After larvae or moths have been found, it is important to throw out all food sources not in very tightly sealed containers. Moth larvae can chew through plastic bags and thin cardboard, so even unopened packages may become infested. They are also notoriously difficult to get rid of, and can crawl on ceilings and spin cocoons in rooms other than where they hatched. Last instar larvae are able to travel significant distances before they pupate. When seeking the source of an infestation, the search thus cannot be limited to the immediate area where pupae are discovered. Pantry moths can use clothing (remaining hidden) to reproduce and pupate, so it is important to inspect any source of clothing material.

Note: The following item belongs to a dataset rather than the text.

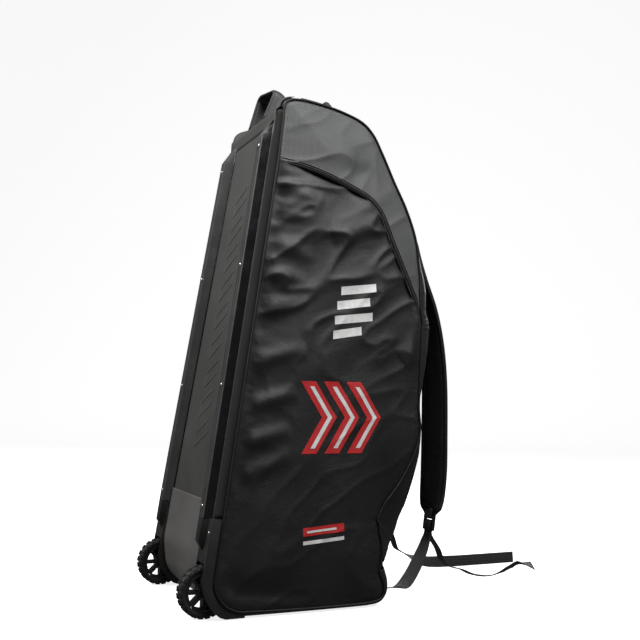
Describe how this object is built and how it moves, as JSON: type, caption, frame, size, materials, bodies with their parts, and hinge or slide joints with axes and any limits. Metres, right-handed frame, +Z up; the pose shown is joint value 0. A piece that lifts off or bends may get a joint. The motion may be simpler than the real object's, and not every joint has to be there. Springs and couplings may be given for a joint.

None of the stages of the organism (eggs, larvae, adults) are temperature tolerant and can be killed by a week of freezing or by brief heating in a microwave or conventional oven when such treatment is practical. Scrubbing infested areas with a mixture of soap and water or vinegar is also effective.

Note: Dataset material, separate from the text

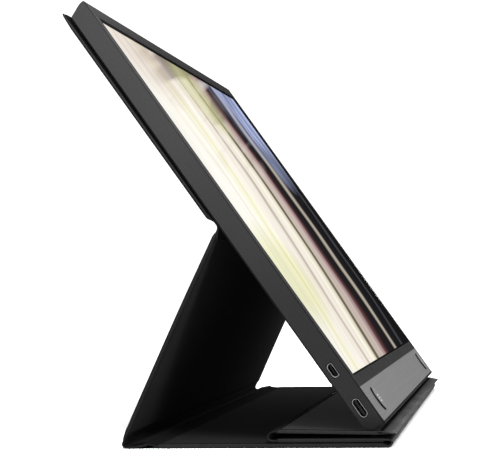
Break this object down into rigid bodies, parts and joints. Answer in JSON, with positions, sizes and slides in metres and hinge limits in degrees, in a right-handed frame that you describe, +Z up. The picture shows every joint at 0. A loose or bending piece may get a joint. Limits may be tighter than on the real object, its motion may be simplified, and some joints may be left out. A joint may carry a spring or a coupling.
{
  "type": "portable monitor with folding cover",
  "caption": "Flat portable display leaning on a folded soft cover that props its back and holds its foot, with two side sockets and two round front buttons.",
  "frame": {"origin": "on the table under the middle of the whole object as it stands", "axes": "+X to the viewer's right along the width, -Y to the front that the screen faces, +Z up"},
  "size_m": [0.3606, 0.1448, 0.1984],
  "materials": {
    "cover_skin": "fine-grained matt artificial leather",
    "cover_lining": "brushed microfibre",
    "cover_board": "fibre board",
    "frame_plastic": "finely speckled matt moulding",
    "chin_metal": "fine brushed, grey anodised",
    "screen": "matt anti-glare, lit",
    "film": "translucent film",
    "acrylic": "clear",
    "led": "white",
    "steel": "rolled",
    "circuit_board": "solder mask",
    "port_metal": "nickel plated",
    "port_insert": "moulded",
    "cell_wrap": "foil",
    "lead_rubber": "insulation"
  },
  "bodies": {
    "base": {"base_panel_skin": "cover_skin", "base_panel_board": "cover_board", "base_panel_lining": "cover_lining", "fold_base_flap": "cover_skin", "fold_spine_base": "cover_skin"},
    "spine": {"spine_panel_skin": "cover_skin", "spine_panel_board": "cover_board", "spine_panel_lining": "cover_lining", "fold_leg_spine": "cover_skin"},
    "leg": {"leg_panel_skin": "cover_skin", "leg_panel_board": "cover_board", "leg_panel_lining": "cover_lining"},
    "display": {"backlight_tray": "steel", "battery_cells": "cell_wrap", "battery_lead": "lead_rubber", "bezel_frame": "frame_plastic", "board_shields": "steel", "button_boards": "circuit_board", "button_domes": "steel", "chin_panel": "chin_metal", "cover_screws": "steel", "diffuser_films": "film", "fixing_magnets": "steel", "hdmi_socket": "port_metal", "hdmi_tongue": "port_insert", "keeper_plates": "steel", "lcd_glass": "screen", "led_bar": "led", "light_guide": "acrylic", "main_board": "circuit_board", "panel_ribbon": "film", "rear_cover": "frame_plastic", "usb_c_socket": "port_metal", "usb_c_tongue": "port_insert", "back_panel_skin": "cover_skin", "back_panel_board": "cover_board", "back_panel_lining": "cover_lining", "fold_back_leg": "cover_skin"},
    "under_flap": {"under_flap_skin": "cover_skin", "under_flap_board": "cover_board", "under_flap_lining": "cover_lining", "fold_flap_rest": "cover_skin"},
    "rest_flap": {"rest_flap_skin": "cover_skin", "rest_flap_board": "cover_board", "rest_flap_lining": "cover_lining"},
    "menu_button": {"menu_button": "chin_metal"},
    "power_button": {"power_button": "chin_metal"}
  },
  "joints": [
    {"name": "spine_fold", "type": "hinge", "parent": "base", "child": "spine", "pos_m": [0, 0.03464, 0.0021], "axis": [-1, 0, 0], "range_deg": [0, 90], "deforming": ["fold_spine_base"]},
    {"name": "leg_fold", "type": "hinge", "parent": "spine", "child": "leg", "pos_m": [0, 0.04696, 0.0021], "axis": [-1, 0, 0], "range_deg": [0, 115], "deforming": ["fold_leg_spine"]},
    {"name": "back_fold", "type": "hinge", "parent": "leg", "child": "display", "pos_m": [0, 0.0023, 0.095], "axis": [1, 0, 0], "range_deg": [0, 60.5], "deforming": ["fold_back_leg"]},
    {"name": "front_fold", "type": "hinge", "parent": "base", "child": "under_flap", "pos_m": [0, -0.06916, 0.0022], "axis": [1, 0, 0], "range_deg": [0, 127], "deforming": ["fold_base_flap"]},
    {"name": "rest_fold", "type": "hinge", "parent": "under_flap", "child": "rest_flap", "pos_m": [0, -0.01796, 0.0052], "axis": [-1, 0, 0], "range_deg": [0, 150], "deforming": ["fold_flap_rest"]},
    {"name": "menu_press", "type": "slide", "parent": "display", "child": "menu_button", "axis": [0, 0.8236, -0.5671], "range_m": [0, 0.0004], "stiffness_N_per_m": 1500, "springref_m": -0.0003},
    {"name": "power_press", "type": "slide", "parent": "display", "child": "power_button", "axis": [0, 0.8236, -0.5671], "range_m": [0, 0.0004], "stiffness_N_per_m": 1500, "springref_m": -0.0003}
  ],
  "couplings": [
    {"joint": "back_fold", "follows": "leg_fold", "ratio": 0.52174},
    {"joint": "front_fold", "follows": "leg_fold", "ratio": 1.1},
    {"joint": "rest_fold", "follows": "leg_fold", "ratio": 1.3}
  ]
}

Nontoxic traps are available to monitor outbreaks. One type of trap is a triangular box with a pheromone lure and sticky walls inside. These traps are known as pheromone traps. Male moths are attracted by the female pheromone (the lure) and stick against the sticky walls inside the box.

The efficiency of traps is doubtful as they only capture males, and usually only a fraction of them, while adult females, eggs and larvae are unaffected, enabling a possible reinfestation. It is most effective to treat the infestation by eliminating the source and any affected food items, interrupting their mating processes, and repelling them from the areas where dried food and grains are kept. It is recommended to first eliminate the source of infestation followed by larvae, eggs, and eventually moths.

The caterpillars are parasitized by Habrobracon hebetor, a braconid wasp which is a potential biological control agent.

Additionally, blue to violet light can be very effective in drawing moths out, which suggests that the deployment of violet light could become another pest-control tactic for these moths.